Нет, не трогало этого студента красноречие Погодина, не захватывала красота описаний Карамзина. Впоследствии он писал: «…на историю смотрели преимущественно как на художественное словесное произведение». А он хотел заниматься историей, наукой. Он хотел думать над русской историей, Карамзина же можно было только читать. И он прочел его еще в юности раз этак двенадцать.

Погодин забеспокоился, когда Соловьев взялся за диссертацию. Рос конкурент, который может вытеснить его с кафедры. Погодин исподтишка стал мешать Соловьеву. Но молодой диссертант не обращал на профессора внимания.

Погодин не раз елейно спрашивал Соловьева:

— Что же вы, пишете диссертацию, а со мной о ней никогда не поговорите, не посоветуетесь?
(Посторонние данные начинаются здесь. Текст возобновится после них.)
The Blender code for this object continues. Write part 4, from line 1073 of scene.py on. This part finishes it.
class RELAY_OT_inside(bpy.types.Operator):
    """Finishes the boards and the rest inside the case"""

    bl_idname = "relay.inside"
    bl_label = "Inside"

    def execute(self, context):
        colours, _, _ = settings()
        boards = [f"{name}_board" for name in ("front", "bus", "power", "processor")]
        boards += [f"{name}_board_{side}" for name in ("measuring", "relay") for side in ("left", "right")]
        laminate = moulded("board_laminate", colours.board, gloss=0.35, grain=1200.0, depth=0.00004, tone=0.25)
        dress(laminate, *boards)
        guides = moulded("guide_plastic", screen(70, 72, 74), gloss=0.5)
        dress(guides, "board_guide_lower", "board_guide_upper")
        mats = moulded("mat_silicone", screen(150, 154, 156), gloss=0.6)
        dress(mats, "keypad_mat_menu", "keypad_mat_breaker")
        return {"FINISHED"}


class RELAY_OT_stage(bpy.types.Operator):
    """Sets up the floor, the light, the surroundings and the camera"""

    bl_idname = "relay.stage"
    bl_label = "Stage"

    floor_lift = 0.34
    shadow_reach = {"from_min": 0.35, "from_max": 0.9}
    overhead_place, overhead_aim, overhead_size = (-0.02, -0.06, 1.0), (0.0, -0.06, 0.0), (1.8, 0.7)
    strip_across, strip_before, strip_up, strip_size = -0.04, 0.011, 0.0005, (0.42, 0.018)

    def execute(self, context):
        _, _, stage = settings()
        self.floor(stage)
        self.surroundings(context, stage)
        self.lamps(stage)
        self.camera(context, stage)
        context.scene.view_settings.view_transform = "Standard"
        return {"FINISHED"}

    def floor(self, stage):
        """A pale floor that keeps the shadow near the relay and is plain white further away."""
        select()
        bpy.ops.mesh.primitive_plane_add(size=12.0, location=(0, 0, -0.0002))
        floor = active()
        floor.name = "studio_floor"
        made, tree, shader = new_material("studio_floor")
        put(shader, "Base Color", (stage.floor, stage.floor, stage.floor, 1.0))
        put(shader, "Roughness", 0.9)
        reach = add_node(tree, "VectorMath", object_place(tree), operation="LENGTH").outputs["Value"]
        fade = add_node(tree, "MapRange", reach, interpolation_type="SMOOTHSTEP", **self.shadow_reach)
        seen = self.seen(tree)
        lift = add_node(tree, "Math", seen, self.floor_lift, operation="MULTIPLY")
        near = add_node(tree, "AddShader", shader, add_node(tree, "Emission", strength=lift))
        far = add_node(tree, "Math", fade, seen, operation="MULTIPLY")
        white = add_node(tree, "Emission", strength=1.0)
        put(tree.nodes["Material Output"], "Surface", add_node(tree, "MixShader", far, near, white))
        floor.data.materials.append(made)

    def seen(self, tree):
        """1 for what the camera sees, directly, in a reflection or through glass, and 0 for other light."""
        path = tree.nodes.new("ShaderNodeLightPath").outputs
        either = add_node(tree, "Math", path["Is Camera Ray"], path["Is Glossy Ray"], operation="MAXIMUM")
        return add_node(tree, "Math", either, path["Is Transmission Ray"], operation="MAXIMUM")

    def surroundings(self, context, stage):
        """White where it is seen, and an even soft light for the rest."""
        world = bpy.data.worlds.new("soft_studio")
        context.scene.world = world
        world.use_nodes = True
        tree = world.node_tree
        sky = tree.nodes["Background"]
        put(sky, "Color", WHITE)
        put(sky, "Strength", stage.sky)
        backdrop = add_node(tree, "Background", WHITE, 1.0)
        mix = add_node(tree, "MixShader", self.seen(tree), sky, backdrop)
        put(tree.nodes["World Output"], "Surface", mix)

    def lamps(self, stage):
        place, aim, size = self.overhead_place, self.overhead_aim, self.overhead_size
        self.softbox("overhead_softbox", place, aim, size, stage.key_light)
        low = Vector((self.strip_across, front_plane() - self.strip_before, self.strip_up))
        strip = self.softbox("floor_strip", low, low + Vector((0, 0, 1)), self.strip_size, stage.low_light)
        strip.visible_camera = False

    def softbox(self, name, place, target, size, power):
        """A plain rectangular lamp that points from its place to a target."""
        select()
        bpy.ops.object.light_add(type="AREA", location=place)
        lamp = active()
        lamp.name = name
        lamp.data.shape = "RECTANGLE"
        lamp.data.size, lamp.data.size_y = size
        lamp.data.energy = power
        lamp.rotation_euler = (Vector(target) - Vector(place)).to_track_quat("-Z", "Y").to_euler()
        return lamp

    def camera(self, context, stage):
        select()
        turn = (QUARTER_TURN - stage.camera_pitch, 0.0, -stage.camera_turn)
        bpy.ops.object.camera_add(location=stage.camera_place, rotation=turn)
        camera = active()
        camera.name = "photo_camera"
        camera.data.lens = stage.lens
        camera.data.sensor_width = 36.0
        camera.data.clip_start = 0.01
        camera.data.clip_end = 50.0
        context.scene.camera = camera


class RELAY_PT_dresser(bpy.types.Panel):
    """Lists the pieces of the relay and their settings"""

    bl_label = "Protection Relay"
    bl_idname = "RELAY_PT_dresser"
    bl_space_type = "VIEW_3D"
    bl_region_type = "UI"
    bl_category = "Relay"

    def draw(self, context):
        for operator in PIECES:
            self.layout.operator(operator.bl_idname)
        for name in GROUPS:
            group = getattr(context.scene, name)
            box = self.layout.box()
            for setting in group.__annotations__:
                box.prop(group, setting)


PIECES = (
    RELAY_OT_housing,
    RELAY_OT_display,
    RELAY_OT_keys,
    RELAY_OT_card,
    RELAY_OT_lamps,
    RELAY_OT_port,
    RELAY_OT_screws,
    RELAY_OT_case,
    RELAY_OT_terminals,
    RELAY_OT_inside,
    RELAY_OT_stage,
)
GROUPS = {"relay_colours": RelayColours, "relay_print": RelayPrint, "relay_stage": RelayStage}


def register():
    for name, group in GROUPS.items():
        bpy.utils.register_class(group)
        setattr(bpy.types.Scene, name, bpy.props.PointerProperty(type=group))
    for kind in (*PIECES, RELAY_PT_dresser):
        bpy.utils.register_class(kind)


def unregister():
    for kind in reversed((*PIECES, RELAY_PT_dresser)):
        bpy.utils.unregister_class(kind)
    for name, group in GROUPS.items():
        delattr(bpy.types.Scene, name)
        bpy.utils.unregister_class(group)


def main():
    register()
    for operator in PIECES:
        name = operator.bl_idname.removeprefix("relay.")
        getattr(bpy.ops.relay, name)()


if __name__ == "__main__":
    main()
Сергей Михайлович догадывался, что «советы» профессора могут увести его далеко, а потом ему хотелось дойти до всего самому. Его не устраивали уже известные, опубликованные материалы, он уже полюбил свой стол в архиве.

— Я не нахожу приличным советоваться, профессор, потому что хорошо ли, дурно ли напишу я диссертацию, она будет моя, а стану советоваться с вами и следовать вашим советам, тогда она не будет уже вполне моя.
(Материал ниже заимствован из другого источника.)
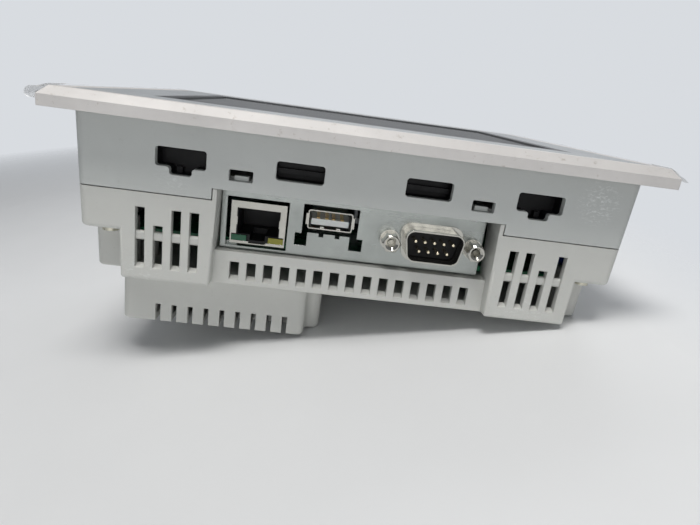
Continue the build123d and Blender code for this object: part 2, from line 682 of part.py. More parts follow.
# ================================================================ boards
board = block(-car_half, car_half, board_y0, hd - 16, z_mb, z_board)
stand_at = [(sx * stand_x, sy * stand_y) for sx in (1, -1) for sy in (1, -1)]
for x, y in stand_at:
    board -= rod(x, y, z_mb - 1, z_board + 1, 1.6)
save("main_board", board)

disp = block(2 - car_half, car_half - 2, -hd + 12, hd - 14, z_disp_board, z_disp_board + board_t)
for x, y in stand_at:
    disp -= rod(x, y, z_disp_board - 1, z_disp_board + 3, 1.6)
save("display_board", disp)

posts = []
spacers = []
screws = []
for x, y in stand_at:
    hexagon = Pos(x, y, z_board) * RegularPolygon(2.5, 6, major_radius=False)
    outer = extrude(hexagon, amount=z_disp_board - z_board)
    outer -= rod(x, y, z_board - 1, z_disp_board + 1, 1.3)
    posts.append(outer)
    ring = rod(x, y, z_disp_board + board_t, z_car, 2.6)
    ring -= rod(x, y, z_disp_board, z_car + 1, 1.5)
    spacers.append(ring)
    head = rod(x, y, z_mb - 1.7, z_mb, 2.6)
    head -= rod(x, y, z_mb - 3, z_mb - 0.9, 1.0)
    screws.append(head + rod(x, y, z_mb, z_board + 7, 1.2))
save("board_standoffs", group(posts))
save("board_spacers", group(spacers))
save("board_screws", group(screws))

chip_half = 9.0
chip_y = -7.0
sink_half = 14.0
fin_count = 8
fin_t = 1.1
z_sink = z_board + 2.2
chip = block(-chip_half, chip_half, chip_y - chip_half, chip_y + chip_half, z_board, z_sink)
save("processor", chip)
sink = block(-sink_half, sink_half, chip_y - sink_half, chip_y + sink_half, z_sink, z_sink + 2.0)
fin_pitch = (2 * sink_half - 2) / (fin_count - 1)
for i in range(fin_count):
    x = (i - (fin_count - 1) / 2) * fin_pitch
    sink += block(
        x - fin_t / 2, x + fin_t / 2, chip_y - sink_half, chip_y + sink_half, z_sink + 1.9, z_sink + 8.3
    )
save("heat_sink", sink)

small_t = 1.6
small_chips = [
    (24, 38, -20, -8),
    (24, 35, 8, 19),
    (-38, -24, 8, 22),
    (-52, -42, -14, -6),
]
chips = [block(x0, x1, y0, y1, z_board, z_board + small_t) for x0, x1, y0, y1 in small_chips]
save("board_chips", group(chips))

caps = []
can_sizes = [
    (hw - 12.0, board_y0 + 3.9, 3.6, 8.0),
    (hw - 27.0, hd - 27.0, 4.0, 10.5),
    (hw - 37.0, hd - 27.0, 3.2, 8.5),
    (-hw + 28.0, hd - 28.0, 3.6, 9.0),
]
for x, y, r, h in can_sizes:
    can = rod(x, y, z_board, z_board + h, r)
    caps.append(fillet(can.edges().sort_by(Axis.Z)[-1:], 0.5))
save("board_capacitors", group(caps))

cell_x = -30.0
cell_y = -hd + 37.5
cell_r = 10.0
cell_t = 3.2
z_cell = z_board + 1.2
holder = rod(cell_x, cell_y, z_board, z_board + 5.0, cell_r + 1.6)
holder -= rod(cell_x, cell_y, z_cell, z_board + 6, cell_r + 0.3)
save("cell_holder", holder)
cell = rod(cell_x, cell_y, z_cell, z_cell + cell_t, cell_r)
save("coin_cell", cell)

ribbon = block(
    -ribbon_half, ribbon_half, ribbon_y, ribbon_y + 0.3, z_disp_board + board_t, z_seat - 6.0
)
save("display_ribbon", ribbon)

# ================================================================ power header on the flat
pw_skin = 1.0
pw_pitch = 5.0
z_socket = z_mb - 2.5      # floor of the power socket
in_x = pw_half_x - pw_skin
in_y = pw_half_y - pw_skin
header = block(pw_x - pw_half_x, pw_x + pw_half_x, pw_y - pw_half_y, pw_y + pw_half_y, z_cover + 0.3, z_mb)
header -= block(pw_x - in_x, pw_x + in_x, pw_y - in_y, pw_y + in_y, z_cover - 1, z_socket)
save("power_header", header)
pins = []
for i in range(3):
    x = pw_x + (i - 1) * pw_pitch
    pins.append(block(x - 0.5, x + 0.5, pw_y - 0.5, pw_y + 0.5, z_cover + 5.0, z_socket))
save("power_pins", group(pins))
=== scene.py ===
import json
import math
import bpy
from mathutils import Matrix, Vector, noise


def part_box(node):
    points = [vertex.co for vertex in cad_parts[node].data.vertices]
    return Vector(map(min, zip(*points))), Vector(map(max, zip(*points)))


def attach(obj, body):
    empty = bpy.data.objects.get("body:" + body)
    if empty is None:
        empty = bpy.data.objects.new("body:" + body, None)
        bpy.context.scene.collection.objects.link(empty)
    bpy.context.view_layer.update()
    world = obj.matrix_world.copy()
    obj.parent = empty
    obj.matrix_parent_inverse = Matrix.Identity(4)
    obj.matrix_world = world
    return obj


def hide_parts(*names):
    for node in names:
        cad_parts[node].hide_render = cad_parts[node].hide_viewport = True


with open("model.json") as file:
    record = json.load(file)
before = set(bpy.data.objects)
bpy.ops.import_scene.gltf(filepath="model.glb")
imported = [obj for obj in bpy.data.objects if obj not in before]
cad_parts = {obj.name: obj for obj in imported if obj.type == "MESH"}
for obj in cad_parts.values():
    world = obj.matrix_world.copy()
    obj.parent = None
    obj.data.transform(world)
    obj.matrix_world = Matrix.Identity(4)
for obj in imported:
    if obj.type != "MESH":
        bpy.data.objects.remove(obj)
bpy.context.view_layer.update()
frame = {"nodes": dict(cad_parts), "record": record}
MM = 0.001

# ---------------------------------------------------------------- camera
CAMERA_AT = Vector((-13.17, -205.4, 74.45)) * MM
FOCAL_LENGTH = 27.12               # mm, on a 36 mm wide sensor
SENSOR_WIDTH = 36.0
CLIP_NEAR = 0.01
CLIP_FAR = 20.0
CAMERA_PITCH = math.radians(-17.14)
CAMERA_YAW = math.radians(-4.73)
CAMERA_ROLL = math.radians(-7.96)

# ---------------------------------------------------------------- floor
# The object leans on the lower edge of the expansion cover and on the rear cover's far edge.
REST_LOW = Vector((-8.0, 0.0, 0.0)) * MM
REST_HIGH = Vector((73.2, 0.0, 17.5)) * MM
FLOOR_REACH = 1.6
FLOOR_SIDE_FADE = (0.100, 0.165)   # across, from solid to clear
FLOOR_FAR_FADE = (0.45, 1.40)      # outwards, from solid to clear
FLOOR_COLOUR = (0.80, 0.81, 0.82, 1.0)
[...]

Защита прошла блестяще. Но Соловьев опять уже за своим столом в архиве. Быстро пишется докторская диссертация. А вот и Погодин получил отставку. Его место занял Соловьев.
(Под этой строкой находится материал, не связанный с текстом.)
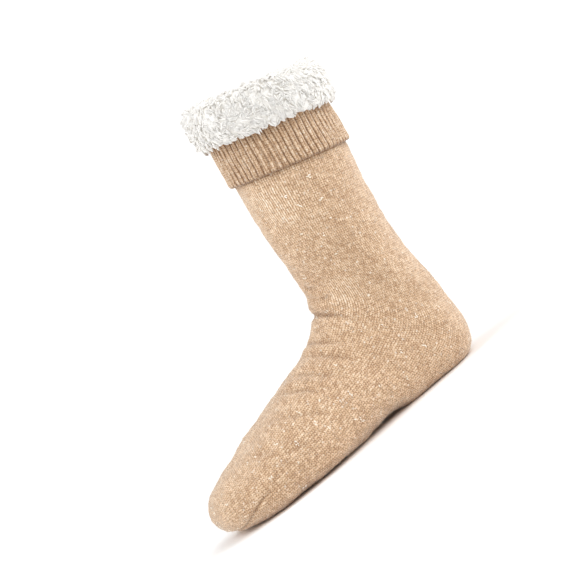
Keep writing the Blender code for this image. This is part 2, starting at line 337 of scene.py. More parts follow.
    def surface(self, along: Array, angle: Array) -> Array:
        """Points of the knit's outer surface.

        Args:
            along: Row numbers, 0 at the toe's pole and one more at each row up to the rim.
            angle: Turn round the section, 0 at the outer side and a quarter turn at the top.

        Returns:
            The points as (s, y, z).
        """
        table = self.table()
        first = np.clip(np.floor(along).astype(int), 0, len(table) - 4)
        share = (along - first)[..., None]
        values = blended(table[first], table[first + 1], table[first + 2], table[first + 3], share)
        top_s, top_z, sole_s, sole_z, half_width, mid_y, belly, crown, base = np.moveaxis(values, -1, 0)
        across, up = np.cos(angle), np.sin(angle)
        power = 2 / np.where(up >= 0, crown, base)
        span = np.where(up >= 0, 1 - belly, belly)
        height = belly + np.sign(up) * np.abs(up) ** power * span
        s = sole_s + (top_s - sole_s) * height
        z = sole_z + (top_z - sole_z) * height
        y = mid_y + half_width * np.sign(across) * np.abs(across) ** power
        pressed = 0.5 * (z + np.sqrt(z * z + self.floor_ease**2))
        return np.stack([s, y, pressed], axis=-1)

    def skin(self, rings: int, around: int) -> Skin:
        """The outer surface as a grid of points at even steps, measured on a finer grid.

        Args:
            rings: Rings from the toe to the rim.
            around: Points in each.

        Returns:
            The grid.
        """
        rows = len(self.rows())
        stations = np.linspace(0.0, rows, FINE_ROWS * rows + 1)
        angles = np.linspace(0.0, TURN, FINE_ANGLES) + math.pi / 2
        sheet = self.surface(stations[:, None], angles[None, :])
        steps = np.linalg.norm(np.diff(sheet, axis=0), axis=2).mean(axis=1)
        run = np.concatenate([[0.0], np.cumsum(steps)])
        stations = np.interp(np.linspace(0.0, run[-1], rings + 1)[1:], run, stations)
        sheet = self.surface(stations[:, None], angles[None, :])
        points = np.empty((rings, around, 3))
        for ring, loop in enumerate(sheet):
            run = run_along(loop)
            marks = np.linspace(0.0, run[-1], around, endpoint=False)
            for axis in range(3):
                points[ring, :, axis] = np.interp(marks, run, loop[:, axis])
        pole = np.array([self.foot_length, self.tip_y, self.tip_z])
        return Skin(points, grid_normals(points), pole)


def grid_normals(points: Array) -> Array:
    """Outward directions of a grid of rings that run from toe to rim.

    Args:
        points: The grid.

    Returns:
        A direction for each of its points.
    """
    along = np.gradient(points, axis=0)
    across = np.roll(points, -1, axis=1) - np.roll(points, 1, axis=1)
    return unit(np.cross(along, across))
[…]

Он не красноречив. Он не растекается мыслью по древу. Краток, лаконичен, логичен. Он думает вслух, он пролагает студентам дорогу к обобщению, к пониманию исторических закономерностей.

И снова архив.

Снова стол. Загруженный, заваленный десятками, сотнями документов. Стол кряхтел, ему была не под силу такая тяжесть. Ученый методично, документ за документом, день за днем, вгрызается в прошлое отечества. А число архивных документов, никем никогда не обследованных, росло и росло.

Сначала Соловьеву казалось, что «История России» вырастет из хорошо обработанного университетского курса. И он его отрабатывал.

Но скоро понял: университетский курс можно будет создать только после подробной, доскональной обработки вот этих бесчисленных груд документов.

И он уже знал теперь, какова должна быть мера труда, вложенного в эти документы.

Свитки, столбцы, отдельные листы, какие-то уродцы книги, у которых высота превосходит ширину, золотые и позолоченные ковчежки, гербовники, летописи, евангелия, четьи-минеи. Он обходил хранилища архива и подсчитывал годы жизни. Годы, которые он проведет здесь, за этим столом. Но годов не хватало, а стеллажи, шкафы, полки тянулись, громоздились друг возле друга, терялись в полутьме неразведанных углов.

Труд, на осуществление которого не хватит жизни.

Он походил сейчас на человека, готовящегося запереться от жизни в келье монастыря. И не запирался, не хотел запираться от жизни, где готовились реформы, бушевала война, шли народные движения и остро, бурно била общественная мысль.

Вспомнились Берлин, Гейдельберг, Париж, Прага. Он успел побывать в этих городах как домашний учитель семьи графа Строганова. Вспомнились и лекции Гизо, Мишле — тех самых, знаменитых, чьи исторические концепции выросли на дрожжах Великой французской революции.

Но только на минуту ему пригрезились парижские бульвары, пражские холмы, берлинский зоопарк и растворились в полутьме архива. Зато он пишет о реформах Петра, хотя скоро с горечью скажет: «Преобразования производятся успешно Петрами Великими, но беда, если за них принимаются Людовики XVI или Александры II».

И снова тьма хранилищ. Шорохи. Не то мышей, не то оживающих бумаг.

Он решил, что проведет здесь жизнь. Но это не было бегством от жизни. Когда свыкся с этим решением, рассказал о том, как пришел к нему. Рассказал в «Записках» — «Мои записки для детей моих, а если можно, и для других».

Эпиграф гласил: «В трудах от юности моей…»

«Давно, еще до получения кафедры, у меня возникла мысль написать историю России; после получения кафедры дело представлялось возможным и необходимым. Пособий не было; Карамзин устарел в глазах всех; надобно было для составления хорошего курса заниматься по источникам…»

«Заниматься по источникам» — это означало: летом, осенью, зимой, весной в семь часов утра слегка скрипела дверь кабинета в доме Соловьевых. По скрипу можно было проверять часы.

До девяти утра дом погружался в тишину.

Ровно в девять опять скрипели двери. Потом хлопали и двери парадного. Сергей Михайлович шел в университет или в архив.

Иногда приходилось ездить в Петербург. Но и там работа с семи часов дома, с девяти — в столичных архивах.

Соловьев был избран ректором университета, деканом, но привычек своих не менял. Не имел права.